Title: MAPPING MICROSATELLITE MARKERS IDENTIFIED IN PORCINE EST SEQUENCES

Author
item Rohrer, Gary
item Fahrenkrug, Scott
item TAO, N - MONSANTO CO
item WARREN, W - MONSANTO CO

Submitted to: Journal of Animal Science Supplement
Publication Type: Abstract Only
Publication Acceptance Date: 2/5/2001
Publication Date: N/A
Citation: N/A

Interpretive Summary:

Technical Abstract: A recent focus of swine genomics research has been to sequence a significant number of the genes which are expressed in the pig. Single-pass sequence data from cDNA clones between 400 and 600 bases in length, are called expressed sequence tags (EST). A sequence search of these data in GenBank and the MARC swine EST data identified over 100 sequence files which contained a microsatellite repeat. Most repeat motifs detected were dinucleotide (CA/GT) repeats; however, a number of tri-, tetra-, penta- and hexa-nucleotide repeats were also detected. Fifty-eight pair of primers were ordered representing 44 di-, 7 tri-, 1 tetra-, 1 penta-, and 4 hexa-nucleotide repeats, as well as 1 compound (contained a di-, tri- and tetra-nucleotide repeat) repeat motif.
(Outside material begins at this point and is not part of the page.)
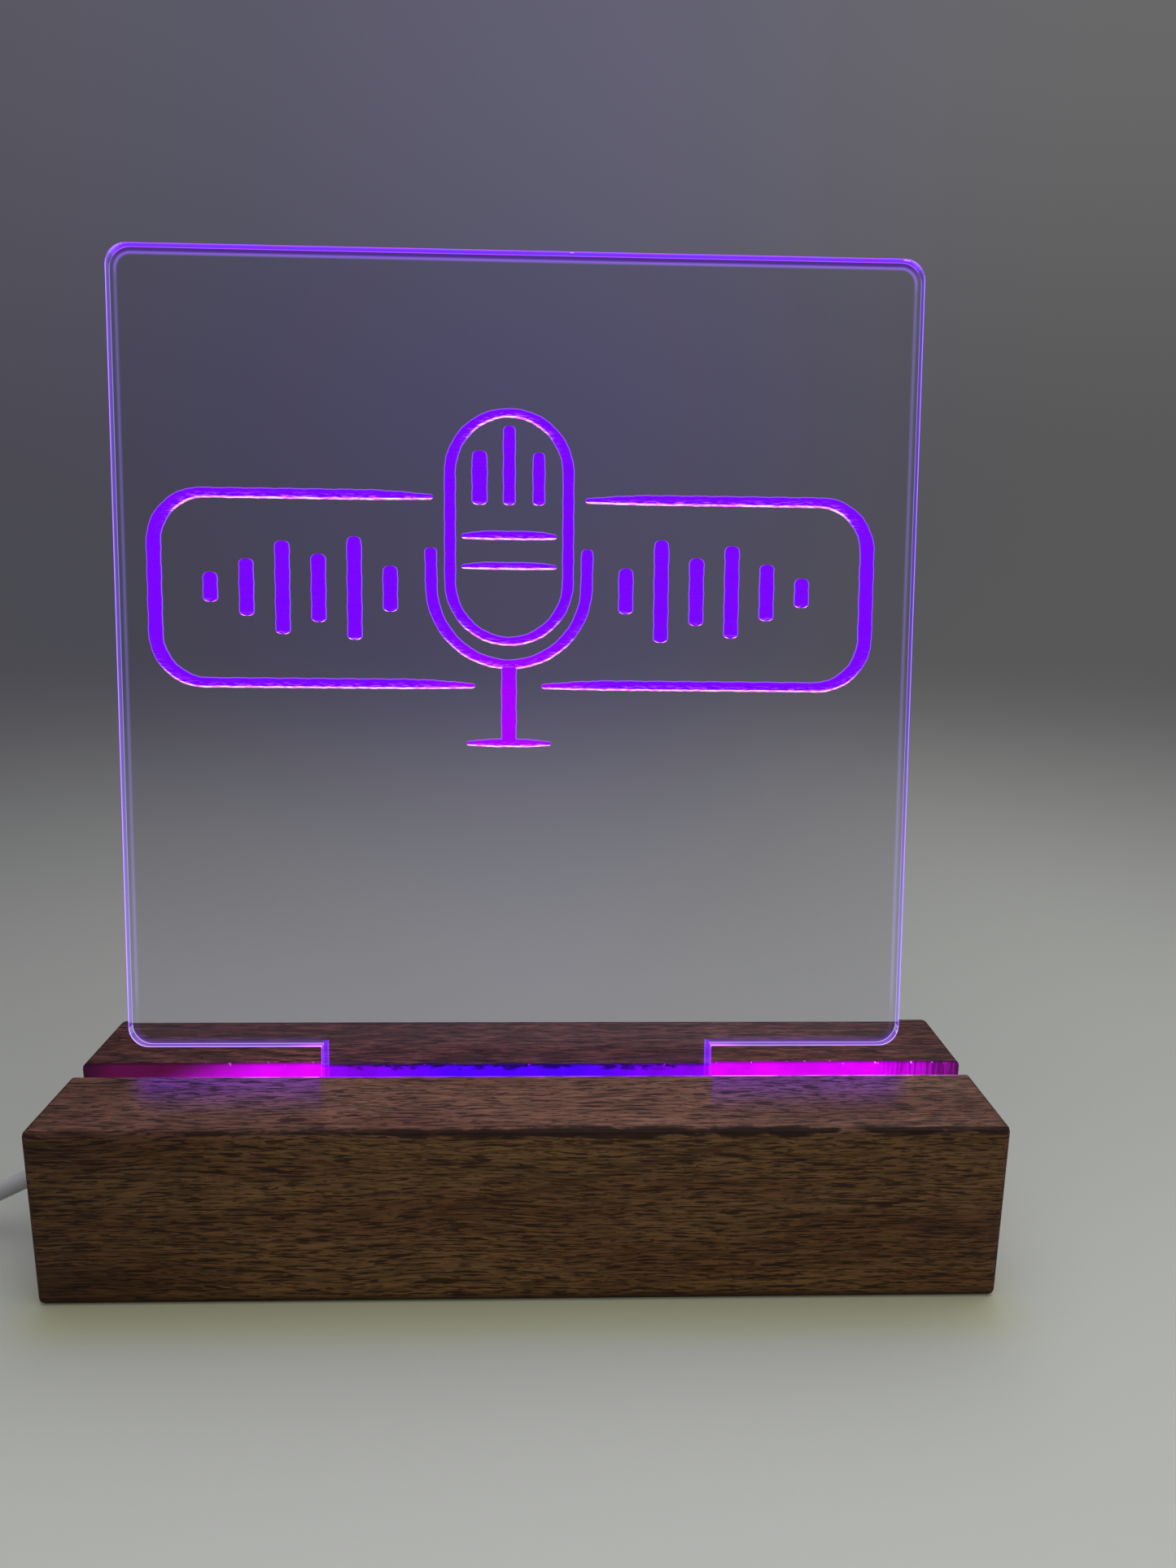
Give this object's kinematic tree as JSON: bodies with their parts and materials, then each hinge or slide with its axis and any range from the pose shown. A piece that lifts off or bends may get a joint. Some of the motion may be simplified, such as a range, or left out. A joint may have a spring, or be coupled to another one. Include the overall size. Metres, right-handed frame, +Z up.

Thirty-four markers were polymorphic, 13 markers were uninformative and 11 primer pairs failed to satisfactorily amplify genomic DNA. A comparison of di-nucleotide repeat versus markers with repeat motifs of 3-6 bases determined that 73% of the di-nucleotide markers were useful relative to only 8% for the other repeat motifs. The difference was due to a much higher percentage of monomorphic markers in the 3-6 base repeat motif markers than in the di-nucleotide markers (69% vs 9%). Either the higher order repeat motifs are less polymorphic in the porcine genome or our selection criteria was too low. The mapped markers not only add useful microsatellites to the porcine genetic map but they also provide valuable links between the porcine and human genome.